Which values occur most often?
Are there outliers?
Are the data discrete or continuous?
Are classes balanced?
Are there missing values?
Are units consistent?
Does the data distribution match project reality?
Do the data come from sufficiently diverse projects?

These are not academic questions.

They are practical ones.

If we want to classify building elements, we need to know which types dominate in the data.

If we want to analyse HVAC systems, we need to know how flows, diameters, lengths, and system types are distributed.

If we want to detect errors in an IFC model, we need to know what a “normal” model looks like before we detect anomalies.

The key intuition

BIM is geometry for humans.

For artificial intelligence, BIM is a dataset.

And data have a distribution.

The distribution tells us what is typical, what is rare, what is suspicious, and what an AI model can learn.

For discrete data we work with probability mass.

For continuous data we work with probability density.

For discrete data we sum probabilities.

For continuous data we compute the area under the curve — we integrate.

Although it sounds mathematical, the practical intuition is simple:

AI does not learn from magic. AI learns from the distribution of data.

Summary

If we want to develop artificial intelligence for BIM, we cannot start only with AI models.

We must start with data.

Their quality.
Their structure.
Their distribution.
Their limitations.

Only then can machine learning models make sense.

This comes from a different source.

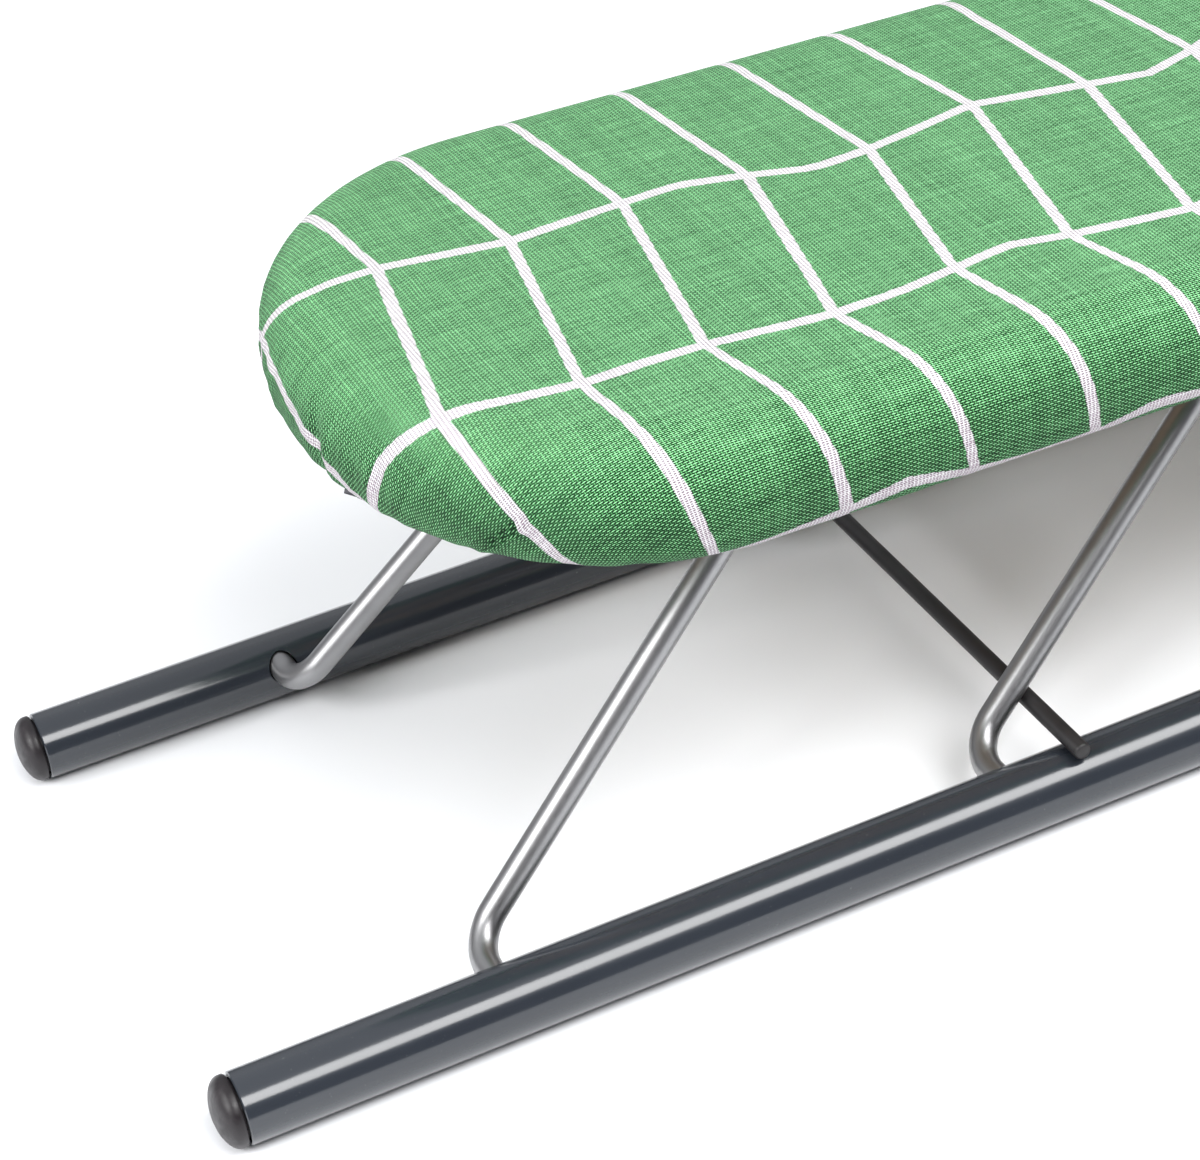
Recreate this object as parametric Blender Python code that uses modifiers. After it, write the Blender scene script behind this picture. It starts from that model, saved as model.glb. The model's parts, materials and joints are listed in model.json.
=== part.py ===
"""Folding sleeve ironing board: a padded board on two wire legs, over a base of two tubes.

Metres, +Z up. The floor is z = 0, and the origin lies on it under the middle of the overall box.
+X runs along the board from its round tip to its rear end, and Y = 0 is midway between the tubes.
"""

from math import cos, pi, radians, sin, tan

import bmesh
import bpy
from mathutils import Matrix, Vector

# Pieces that touch keep this gap between their meshes.
GAP = 0.0003

# Base: two round tubes with a plug in each end, and two rods across their tops.
TUBE_RADIUS = 0.00635
TUBE_WALL = 0.0010
TUBE_LENGTH = 0.520
TUBE_SPACING = 0.1106
PLUG_RIM = 0.0010
PLUG_DOME = 0.0031
PLUG_STUB = 0.012
CROSSBAR_RADIUS = 0.0016
CROSSBAR_OVERHANG = 0.0038
CROSSBAR_EDGE = 0.0004
REAR_CROSSBAR_AT = 0.430

# Wire legs: places along the tubes are measured from the tubes' front ends.
WIRE_RADIUS = 0.0025
PIVOT_HEIGHT = 0.0088
PIVOT_HOLE_RADIUS = 0.0028
FRONT_PIVOT_AT = 0.0474
REAR_PIVOT_AT = 0.1441
LEG_LEAN = radians(46.4)
LEG_LENGTH = 0.0993
LEG_TAPER = radians(7.3)
LEG_CORNER_INBOARD = 0.01345
LEG_BEND_RADIUS = 0.008
LEG_END_INBOARD = 0.0010

# Board: the sizes over the cover, then what is under it.
BOARD_LENGTH = 0.510
BOARD_HALF_WIDTH = 0.065
BOARD_SLOPE = radians(1.55)
TIP_AHEAD_OF_HINGE = 0.0750
NOSE_LENGTH = 0.0555
NOSE_POWER = 2.1
TAIL_LENGTH = 0.045
TAIL_POWER = 2.7
TOP_ROUND = 0.012
BOTTOM_ROUND = 0.0058
COVER_THICKNESS = 0.0005
HEM_WIDTH = 0.020
ELASTIC_RADIUS = 0.0012
PAD_THICKNESS = 0.0089
PAD_SKIRT = 0.0036
PANEL_THICKNESS = 0.010
PANEL_EDGE = 0.0008

# Hinge saddles under the panel, each held by two screws.
SADDLE_AT_Y = 0.014
SADDLE_WIDTH = 0.010
SADDLE_SHEET = 0.001
SADDLE_EAR = 0.010
SCREW_FROM_AXIS = 0.0088
SCREW_RADIUS = 0.0015
SCREW_HEAD_RADIUS = 0.0029
SCREW_HEAD_HEIGHT = 0.0018
SCREW_LENGTH = 0.0088
SCREW_POINT = 0.0025
SCREW_SLOT_LENGTH = 0.0030
SCREW_SLOT_WIDTH = 0.0006
SCREW_SLOT_DEPTH = 0.0010
SCREW_HOLE_RADIUS = 0.0018
SCREW_HOLE_DEPTH = 0.0076
STRIP_LENGTH = 0.052
STRIP_WIDTH = 0.032
STRIP_EDGE = 0.0004

# Worked out from the sizes above.
BORE_RADIUS = TUBE_RADIUS - TUBE_WALL
PLUG_LENGTH = GAP + PLUG_RIM + PLUG_DOME
PIVOT_SPACING = REAR_PIVOT_AT - FRONT_PIVOT_AT
HINGE_AHEAD = LEG_LENGTH * sin(LEG_LEAN)
HINGE_HEIGHT = PIVOT_HEIGHT + LEG_LENGTH * cos(LEG_LEAN)
BOARD_REACH = (BOARD_LENGTH - TIP_AHEAD_OF_HINGE) * cos(BOARD_SLOPE)
CROSSBAR_HEIGHT = 2 * TUBE_RADIUS + GAP + CROSSBAR_RADIUS

# The front crossbar is the stop that the rear leg leans on.
LEG_TO_CROSSBAR = WIRE_RADIUS + GAP + CROSSBAR_RADIUS
CROSSBAR_ABOVE_PIVOT = CROSSBAR_HEIGHT - PIVOT_HEIGHT
FRONT_CROSSBAR_AT = REAR_PIVOT_AT + (
    LEG_TO_CROSSBAR + CROSSBAR_ABOVE_PIVOT * sin(LEG_LEAN)
) / cos(LEG_LEAN)

# Heights in the board's own frame, whose origin is the front hinge axis and which slopes with the board.
REAR_HINGE_X = PIVOT_SPACING * cos(BOARD_SLOPE)
REAR_HINGE_Z = PIVOT_SPACING * sin(BOARD_SLOPE)
PANEL_BOTTOM = REAR_HINGE_Z + WIRE_RADIUS + GAP
PANEL_TOP = PANEL_BOTTOM + PANEL_THICKNESS
PAD_TOP = PANEL_TOP + GAP + PAD_THICKNESS
COVER_TOP = PAD_TOP + GAP + COVER_THICKNESS
COVER_BOTTOM = PANEL_BOTTOM - GAP - COVER_THICKNESS
PAD_INSET = COVER_THICKNESS + GAP
CAVITY_INSET = PAD_INSET + PAD_SKIRT
PANEL_INSET = CAVITY_INSET + GAP

# The overall box runs from the front plugs' domes to the top of the board's upright rear side.
REAR_SIDE_LEANS = (COVER_TOP - TOP_ROUND) * sin(BOARD_SLOPE)
OVERALL_LENGTH = PLUG_LENGTH + FRONT_PIVOT_AT + HINGE_AHEAD + BOARD_REACH + REAR_SIDE_LEANS
TUBE_FRONT_X = PLUG_LENGTH - OVERALL_LENGTH / 2

TUBE_SIDES = 40
NOSE_STEPS = 26
TAIL_STEPS = 22
ROUND_STEPS = 4


# ---- scene, materials and small helpers ----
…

In BIM and MEP projects, data are often chaotic, inconsistent, and dependent on the standards of a given office, project, or IFC export. That is not an insurmountable obstacle. It is reality we need to understand and organise.

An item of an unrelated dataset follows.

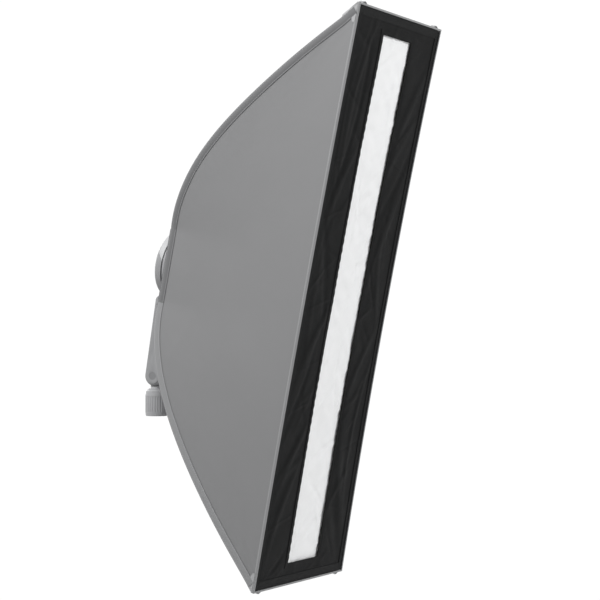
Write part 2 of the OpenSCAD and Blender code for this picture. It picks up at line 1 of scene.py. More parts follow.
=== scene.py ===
"""Looks of the strip softbox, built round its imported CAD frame.

Lengths are in millimetres of the box's own frame (x across, y back from the front, z along its length), until
place() turns them into metres of the row frame. A side is -1 or 1 for left or right, an end -1 or 1 for lower
or upper."""

import json
import math

import bmesh
import bpy
import numpy as np
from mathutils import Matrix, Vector

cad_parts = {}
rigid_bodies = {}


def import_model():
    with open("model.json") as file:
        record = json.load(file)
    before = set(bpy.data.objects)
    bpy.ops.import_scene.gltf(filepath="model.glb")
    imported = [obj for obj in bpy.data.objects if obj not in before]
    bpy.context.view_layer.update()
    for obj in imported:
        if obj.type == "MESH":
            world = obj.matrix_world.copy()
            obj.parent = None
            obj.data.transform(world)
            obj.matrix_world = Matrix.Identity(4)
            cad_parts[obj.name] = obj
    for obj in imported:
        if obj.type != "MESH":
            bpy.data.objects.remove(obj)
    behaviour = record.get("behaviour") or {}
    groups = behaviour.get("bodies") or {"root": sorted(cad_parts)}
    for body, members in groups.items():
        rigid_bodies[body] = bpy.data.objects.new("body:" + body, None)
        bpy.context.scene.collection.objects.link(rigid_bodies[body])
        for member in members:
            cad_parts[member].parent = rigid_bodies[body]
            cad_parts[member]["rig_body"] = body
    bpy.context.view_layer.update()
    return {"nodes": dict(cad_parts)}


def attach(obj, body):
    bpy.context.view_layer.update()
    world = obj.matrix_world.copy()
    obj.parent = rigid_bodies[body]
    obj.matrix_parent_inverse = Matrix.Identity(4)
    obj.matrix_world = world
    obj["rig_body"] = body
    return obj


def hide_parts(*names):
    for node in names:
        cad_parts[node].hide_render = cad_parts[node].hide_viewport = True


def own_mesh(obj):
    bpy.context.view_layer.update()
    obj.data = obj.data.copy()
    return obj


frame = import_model()

# ---------- the box's frame ----------

TILT = math.radians(11.5)
COS, SIN = math.cos(TILT), math.sin(TILT)
PIVOT_DEPTH, PIVOT_DROP = 325.0, 187.0  # the tilt's pivot, behind the front and below the box's axis
PIVOT_HEIGHT = 66.0  # the same pivot, above the row frame's origin


def place(points):
    """Points of the box's frame, in mm, as points of the row frame, in metres."""
    p = np.asarray(points, float)
    y, z = p[..., 1] - PIVOT_DEPTH, p[..., 2] + PIVOT_DROP
    return np.stack([p[..., 0], y * COS - z * SIN, PIVOT_HEIGHT + y * SIN + z * COS], -1) / 1000


def turn(v):
    """A direction of the box's frame in the row frame."""
    v = np.asarray(v, float)
    return np.stack([v[..., 0], v[..., 1] * COS - v[..., 2] * SIN, v[..., 1] * SIN + v[..., 2] * COS], -1)


# ---------- materials ----------


class Nodes:
    """Short hand for building one material's node tree."""

    def __init__(self, name, **values):
        self.material = bpy.data.materials.new(name)
        self.material.use_nodes = True
        self.tree = self.material.node_tree
        self.shader = self.tree.nodes["Principled BSDF"]
        for key, value in values.items():
            self.shader.inputs[key.replace("_", " ")].default_value = value

    def add(self, kind, inputs=(), **settings):
        node = self.tree.nodes.new("ShaderNode" + kind)
        for key, value in settings.items():
            setattr(node, key, value)
        for key, value in dict(inputs).items():
            if isinstance(value, bpy.types.NodeSocket):
                self.tree.links.new(value, node.inputs[key])
            else:
                node.inputs[key].default_value = value
        return node

    def maths(self, operation, a, b=0.0, c=0.0):
        return self.add("Math", {0: a, 1: b, 2: c}, operation=operation).outputs[0]

    def noise(self, where, scale, detail=3.0, roughness=0.5):
        inputs = {"Vector": where, "Scale": scale, "Detail": detail, "Roughness": roughness}
        return self.add("TexNoise", inputs).outputs["Fac"]

    def stretched(self, where, scale):
        """Coordinates scaled differently along each axis, for streaks and fibres."""
        return self.add("Mapping", {0: where, "Scale": scale}).outputs[0]

    def ramp(self, value, low, high, start=0.3, end=0.7):
        node = self.add("ValToRGB", {0: value})
        for stop, position, colour in zip(node.color_ramp.elements, (start, end), (low, high)):
            stop.position = position
            stop.color = (*colour, 1)
        return node.outputs[0]

    def tint(self, factor, amount, base, colour):
        """Mixes up to the given amount of a colour into base, by a factor from 0 to 1."""
        node = self.add("Mix", {0: self.maths("MULTIPLY", factor, amount)}, data_type="RGBA")
        for index, value in ((6, base), (7, colour)):
            if isinstance(value, bpy.types.NodeSocket):
                self.tree.links.new(value, node.inputs[index])
            else:
                node.inputs[index].default_value = (*value, 1)
        return node.outputs[2]

    def set(self, key, value):
        self.tree.links.new(value, self.shader.inputs[key])

    def bump(self, height, distance, strength=1.0, before=None):
        inputs = {"Height": height, "Distance": distance, "Strength": strength}
        if before is not None:
            inputs["Normal"] = before
        return self.add("Bump", inputs).outputs[0]


def shade(colour, factor):
    return tuple(min(1.0, c * factor) for c in colour)


def angle_per_metre(pitch):
    """How much a wave's angle grows along a metre of the UV map, for threads pitch mm apart."""
    return 2 * math.pi / (pitch / 1000)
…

That is why data literacy — the ability to read and understand data — will be one of the key skills of the future BIM engineer.

Because before BIM becomes truly intelligent, it must become measurable.

ML4BIM Note #01

This article explains why the concept of data distribution is essential for applying AI in BIM. Using MEP examples, it covers probability mass, probability density, and integration — without academic jargon, from a practising engineer’s perspective.